DAL RACCONTO DELLA NOTTE delle bombe a Tajoura emergono intanto altri particolari agghiaccianti. Le guardie della milizia Dhaman – le stesse che tenevano un deposito di munizioni e veicoli militari accanto alla prigione, dove costringevano i migranti a pulire e ricaricare le mitragliatrici, in base alle denunce raccolte da Human Rights Watch – avrebbero sparato sugli africani che scappavano per strada terrorizzati, alcuni anche feriti, dopo lo scoppio delle bombe.
PER IL SITO libico Al Wasat la missione Onu in Libia (Unsmil) avrebbe ricevuto denunce su questo dai sopravvissuti, un’ottantina dei quali si trovano ora ricoverati negli ospedali della zona. Del resto il «detention camp» di Tajoura era tristemente noto come uno dei lager libici peggiori, dove le persone rinchiuse venivano sottoposte a torture, stupri, tenute in condizioni anti-igieniche e malnutrizione, tanto che per cercare di migliorarne i servizi era stato dato un appalto a una ditta esterna – la Helpcode – che doveva fare da tramite con Oim, Ocha e Unhcr, incluso segnalare i casi di estrema vulnerabilità da includere nei corridoi umanitari.
La responsabilità della strage di migranti morti a Tajoura nel frattempo sono passati da 44 a 53, di cui sei bambini e molte donne – è ancora incerta. E l’inchiesta che le Nazioni Unite dovranno condurre per attribuire quello che in tutta evidenza si palesa come un crimine di guerra, la più grande strage dall’inizio dell’offensiva di Haftar su Tripoli tre mesi fa, non si presenta semplice. Il comandante dell’Aviazione dell’autoproclamato Esercito nazionale libico con a capo Haftar, il maggiore Muhammar al Manfour, in un comunicato consegnato al Libyan Address Journal ribalta le accuse provenienti dal «governo di accordo nazionale» sostenendo di essere in possesso di tracciati aerei della notte di martedì su velivoli da guerra in volo da Misurata e dall’aeroporto di Mitiga verso Tarhouna, sempre nei sobborghi meridionali. L’alto ufficiale dice anche che un quarto d’ora prima delle bombe il deposito di munizioni adiacente al centro ha subito un’esplosione: si tratterebbe dunque di «fuoco amico». Dopo le sue dichiarazioni, lo stesso ministro Bashaga ha ammesso che l’aereo del bombardamento «è insolito, non è della Libia». E il capo del Consiglio presidenziale di Tripoli – il parlamentino di Serraj – Khaled al Mishri, ipotizza ora che si tratti di un aereo egiziano a sostegno delle truppe di Haftar in difficoltà dopo la perdita della base di Gharyan.

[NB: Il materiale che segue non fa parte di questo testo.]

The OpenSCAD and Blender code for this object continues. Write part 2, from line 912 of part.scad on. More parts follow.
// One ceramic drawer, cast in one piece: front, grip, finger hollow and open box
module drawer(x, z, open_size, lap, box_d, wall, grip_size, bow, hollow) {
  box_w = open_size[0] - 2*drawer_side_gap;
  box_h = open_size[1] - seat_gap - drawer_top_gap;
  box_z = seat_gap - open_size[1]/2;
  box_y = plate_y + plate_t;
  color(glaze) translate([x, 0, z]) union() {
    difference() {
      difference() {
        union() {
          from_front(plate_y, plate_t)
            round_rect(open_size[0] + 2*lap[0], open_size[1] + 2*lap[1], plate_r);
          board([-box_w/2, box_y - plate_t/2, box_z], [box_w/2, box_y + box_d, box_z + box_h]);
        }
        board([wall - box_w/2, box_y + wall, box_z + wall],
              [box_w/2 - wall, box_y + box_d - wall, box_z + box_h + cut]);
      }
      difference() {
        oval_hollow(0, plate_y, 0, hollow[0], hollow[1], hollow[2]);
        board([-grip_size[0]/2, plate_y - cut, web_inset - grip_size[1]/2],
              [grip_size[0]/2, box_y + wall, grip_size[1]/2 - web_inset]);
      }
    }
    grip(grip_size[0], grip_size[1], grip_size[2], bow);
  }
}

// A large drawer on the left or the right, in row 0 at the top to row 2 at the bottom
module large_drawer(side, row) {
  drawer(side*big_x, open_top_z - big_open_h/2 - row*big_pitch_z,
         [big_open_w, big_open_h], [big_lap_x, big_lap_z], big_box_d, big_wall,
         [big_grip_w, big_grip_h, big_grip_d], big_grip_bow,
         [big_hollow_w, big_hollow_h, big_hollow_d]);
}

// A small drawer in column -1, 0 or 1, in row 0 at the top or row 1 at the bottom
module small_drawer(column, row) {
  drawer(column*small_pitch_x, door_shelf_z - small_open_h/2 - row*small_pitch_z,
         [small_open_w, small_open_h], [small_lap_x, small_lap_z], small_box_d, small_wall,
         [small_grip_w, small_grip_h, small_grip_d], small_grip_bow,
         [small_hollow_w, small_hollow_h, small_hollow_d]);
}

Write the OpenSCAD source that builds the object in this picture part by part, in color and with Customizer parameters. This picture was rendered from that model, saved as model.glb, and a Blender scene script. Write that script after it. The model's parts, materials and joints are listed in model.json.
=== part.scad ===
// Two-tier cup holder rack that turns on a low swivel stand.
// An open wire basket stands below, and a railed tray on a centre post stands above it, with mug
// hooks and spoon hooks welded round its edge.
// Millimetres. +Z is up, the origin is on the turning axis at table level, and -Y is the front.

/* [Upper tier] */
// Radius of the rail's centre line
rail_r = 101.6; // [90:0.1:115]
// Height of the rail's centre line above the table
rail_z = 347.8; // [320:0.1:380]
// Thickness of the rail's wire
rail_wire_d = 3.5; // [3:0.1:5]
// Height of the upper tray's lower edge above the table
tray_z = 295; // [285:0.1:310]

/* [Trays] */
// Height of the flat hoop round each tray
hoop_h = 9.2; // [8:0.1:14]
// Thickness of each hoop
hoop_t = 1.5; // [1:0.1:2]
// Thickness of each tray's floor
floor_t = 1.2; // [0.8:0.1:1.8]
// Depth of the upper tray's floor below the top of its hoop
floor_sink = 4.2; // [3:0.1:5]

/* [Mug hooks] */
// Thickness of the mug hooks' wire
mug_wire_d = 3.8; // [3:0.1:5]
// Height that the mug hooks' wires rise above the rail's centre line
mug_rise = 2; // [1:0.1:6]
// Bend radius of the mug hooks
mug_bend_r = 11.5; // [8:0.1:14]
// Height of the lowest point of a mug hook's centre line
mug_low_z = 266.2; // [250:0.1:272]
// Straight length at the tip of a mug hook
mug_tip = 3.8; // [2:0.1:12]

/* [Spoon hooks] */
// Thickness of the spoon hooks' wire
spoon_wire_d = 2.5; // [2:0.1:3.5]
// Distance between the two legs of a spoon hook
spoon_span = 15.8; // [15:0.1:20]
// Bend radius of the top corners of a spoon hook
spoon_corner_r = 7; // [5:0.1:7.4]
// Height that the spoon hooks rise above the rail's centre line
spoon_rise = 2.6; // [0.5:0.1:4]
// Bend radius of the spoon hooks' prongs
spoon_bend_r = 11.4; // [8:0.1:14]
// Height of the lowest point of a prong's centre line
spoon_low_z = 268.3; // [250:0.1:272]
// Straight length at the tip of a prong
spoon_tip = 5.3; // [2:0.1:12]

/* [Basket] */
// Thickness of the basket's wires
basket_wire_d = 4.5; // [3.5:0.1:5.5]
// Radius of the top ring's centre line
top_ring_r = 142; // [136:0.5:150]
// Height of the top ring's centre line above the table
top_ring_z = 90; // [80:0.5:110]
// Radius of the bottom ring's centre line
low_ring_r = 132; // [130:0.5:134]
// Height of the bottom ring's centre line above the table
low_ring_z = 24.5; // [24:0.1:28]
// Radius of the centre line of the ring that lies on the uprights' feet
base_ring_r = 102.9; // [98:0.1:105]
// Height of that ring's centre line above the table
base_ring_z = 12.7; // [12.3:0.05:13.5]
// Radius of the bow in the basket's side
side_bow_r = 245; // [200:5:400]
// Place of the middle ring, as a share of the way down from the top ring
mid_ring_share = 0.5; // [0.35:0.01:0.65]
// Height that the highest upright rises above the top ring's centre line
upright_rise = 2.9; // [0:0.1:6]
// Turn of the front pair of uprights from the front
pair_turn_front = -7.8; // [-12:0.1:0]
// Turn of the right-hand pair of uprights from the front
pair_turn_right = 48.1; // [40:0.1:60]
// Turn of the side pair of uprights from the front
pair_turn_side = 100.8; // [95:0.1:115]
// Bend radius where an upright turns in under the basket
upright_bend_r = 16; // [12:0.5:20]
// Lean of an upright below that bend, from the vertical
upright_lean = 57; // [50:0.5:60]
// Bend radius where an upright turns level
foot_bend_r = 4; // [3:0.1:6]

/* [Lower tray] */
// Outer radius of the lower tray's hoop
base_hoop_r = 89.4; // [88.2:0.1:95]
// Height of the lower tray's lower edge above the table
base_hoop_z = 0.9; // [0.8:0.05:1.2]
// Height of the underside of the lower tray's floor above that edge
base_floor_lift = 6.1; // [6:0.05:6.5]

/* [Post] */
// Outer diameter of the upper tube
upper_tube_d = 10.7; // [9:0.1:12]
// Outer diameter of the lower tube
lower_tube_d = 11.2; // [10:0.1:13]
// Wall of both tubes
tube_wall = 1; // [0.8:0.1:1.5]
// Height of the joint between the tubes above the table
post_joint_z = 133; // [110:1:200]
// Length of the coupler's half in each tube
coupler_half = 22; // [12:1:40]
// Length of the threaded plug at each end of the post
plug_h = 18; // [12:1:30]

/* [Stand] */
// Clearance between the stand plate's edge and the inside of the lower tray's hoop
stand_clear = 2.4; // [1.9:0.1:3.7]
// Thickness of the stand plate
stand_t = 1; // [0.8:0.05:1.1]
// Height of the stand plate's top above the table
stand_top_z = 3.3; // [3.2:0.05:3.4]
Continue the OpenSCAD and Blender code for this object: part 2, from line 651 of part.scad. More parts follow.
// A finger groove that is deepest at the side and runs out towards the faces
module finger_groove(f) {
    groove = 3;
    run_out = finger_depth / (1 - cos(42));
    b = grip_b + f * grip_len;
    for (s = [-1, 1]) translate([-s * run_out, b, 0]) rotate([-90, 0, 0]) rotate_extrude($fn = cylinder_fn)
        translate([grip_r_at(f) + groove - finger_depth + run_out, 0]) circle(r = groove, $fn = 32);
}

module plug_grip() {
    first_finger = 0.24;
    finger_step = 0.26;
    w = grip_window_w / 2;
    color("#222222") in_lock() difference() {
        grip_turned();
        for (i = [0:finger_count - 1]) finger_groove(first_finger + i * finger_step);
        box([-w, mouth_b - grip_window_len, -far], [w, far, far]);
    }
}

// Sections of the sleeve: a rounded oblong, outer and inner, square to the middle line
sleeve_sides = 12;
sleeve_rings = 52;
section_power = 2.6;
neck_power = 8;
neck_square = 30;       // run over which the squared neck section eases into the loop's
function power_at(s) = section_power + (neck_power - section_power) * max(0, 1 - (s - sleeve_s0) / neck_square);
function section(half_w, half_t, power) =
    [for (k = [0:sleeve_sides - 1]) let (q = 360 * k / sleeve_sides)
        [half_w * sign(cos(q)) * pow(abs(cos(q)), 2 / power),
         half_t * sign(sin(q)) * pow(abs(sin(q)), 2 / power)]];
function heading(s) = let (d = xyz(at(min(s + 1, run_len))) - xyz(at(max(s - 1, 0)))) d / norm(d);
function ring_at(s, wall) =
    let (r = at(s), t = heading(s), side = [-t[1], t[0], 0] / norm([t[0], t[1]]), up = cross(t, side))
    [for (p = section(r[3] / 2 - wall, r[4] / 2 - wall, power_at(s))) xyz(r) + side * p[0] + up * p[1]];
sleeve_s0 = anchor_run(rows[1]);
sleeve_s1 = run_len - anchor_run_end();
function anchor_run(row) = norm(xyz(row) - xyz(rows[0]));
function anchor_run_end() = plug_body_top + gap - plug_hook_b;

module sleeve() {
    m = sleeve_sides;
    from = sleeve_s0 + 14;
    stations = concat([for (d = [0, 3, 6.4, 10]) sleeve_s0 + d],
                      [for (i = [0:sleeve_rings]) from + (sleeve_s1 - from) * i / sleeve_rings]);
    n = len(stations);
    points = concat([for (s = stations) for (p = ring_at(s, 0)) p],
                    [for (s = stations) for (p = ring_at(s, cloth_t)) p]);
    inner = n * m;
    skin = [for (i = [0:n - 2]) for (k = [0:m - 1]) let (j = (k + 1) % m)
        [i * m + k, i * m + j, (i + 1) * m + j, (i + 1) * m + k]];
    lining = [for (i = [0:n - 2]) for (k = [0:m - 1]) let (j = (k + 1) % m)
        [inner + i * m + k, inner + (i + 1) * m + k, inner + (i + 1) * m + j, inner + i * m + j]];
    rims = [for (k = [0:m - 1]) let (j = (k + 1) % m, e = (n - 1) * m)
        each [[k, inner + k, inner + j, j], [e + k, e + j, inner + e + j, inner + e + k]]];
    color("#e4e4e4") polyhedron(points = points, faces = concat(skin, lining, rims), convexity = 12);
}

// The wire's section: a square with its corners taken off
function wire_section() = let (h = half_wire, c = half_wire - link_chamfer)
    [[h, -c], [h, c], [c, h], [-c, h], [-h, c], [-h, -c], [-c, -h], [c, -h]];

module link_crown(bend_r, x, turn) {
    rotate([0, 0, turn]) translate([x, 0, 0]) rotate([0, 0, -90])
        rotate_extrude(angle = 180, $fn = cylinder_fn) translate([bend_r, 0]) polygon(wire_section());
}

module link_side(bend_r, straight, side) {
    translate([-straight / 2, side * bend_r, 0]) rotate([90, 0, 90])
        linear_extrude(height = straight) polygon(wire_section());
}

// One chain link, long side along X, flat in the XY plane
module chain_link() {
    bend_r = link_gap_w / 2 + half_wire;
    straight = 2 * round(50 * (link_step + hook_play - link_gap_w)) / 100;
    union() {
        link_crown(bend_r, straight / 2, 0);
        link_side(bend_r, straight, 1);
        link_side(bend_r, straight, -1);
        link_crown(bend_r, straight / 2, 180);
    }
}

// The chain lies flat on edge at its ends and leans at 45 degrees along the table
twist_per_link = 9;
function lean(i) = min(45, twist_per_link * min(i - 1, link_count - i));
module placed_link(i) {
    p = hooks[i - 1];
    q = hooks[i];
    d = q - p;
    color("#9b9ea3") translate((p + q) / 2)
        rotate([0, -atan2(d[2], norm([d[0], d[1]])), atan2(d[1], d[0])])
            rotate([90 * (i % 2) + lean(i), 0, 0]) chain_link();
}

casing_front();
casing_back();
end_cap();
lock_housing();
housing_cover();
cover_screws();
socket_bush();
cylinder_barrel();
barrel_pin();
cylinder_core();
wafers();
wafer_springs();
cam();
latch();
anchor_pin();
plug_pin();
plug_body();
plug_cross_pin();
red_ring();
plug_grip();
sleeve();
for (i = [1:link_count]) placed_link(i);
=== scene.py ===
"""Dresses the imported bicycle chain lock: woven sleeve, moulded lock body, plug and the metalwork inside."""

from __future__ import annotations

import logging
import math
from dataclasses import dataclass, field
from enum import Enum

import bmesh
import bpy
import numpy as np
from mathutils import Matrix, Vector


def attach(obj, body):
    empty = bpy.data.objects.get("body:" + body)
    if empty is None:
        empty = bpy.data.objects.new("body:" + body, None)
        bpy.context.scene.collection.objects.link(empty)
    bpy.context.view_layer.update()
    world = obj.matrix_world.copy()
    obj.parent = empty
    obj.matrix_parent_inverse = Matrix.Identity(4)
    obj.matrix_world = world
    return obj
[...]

A NEW YORK ieri tre ore di discussione a porte chiuse nel Palazzo di Vetronon sono bastate al Consiglio di sicurezza delle Nazioni Unite per assumere una dichiarazione di condanna. Proposto dalla Gran Bretagna, il testo sarebbe stato bloccato dal rappresentante degli Stati Uniti, come ad aprile per la condanna dell’offensiva del generale Haftar su Tripoli.
Il maggiore Manfour chiama anche in causa il ministro Salvini e l’Europa per complicità nella strage: hanno dato ingenti risorse a Serraj per trattenere i migranti – sostiene – e non si occupano delle loro condizioni di vita.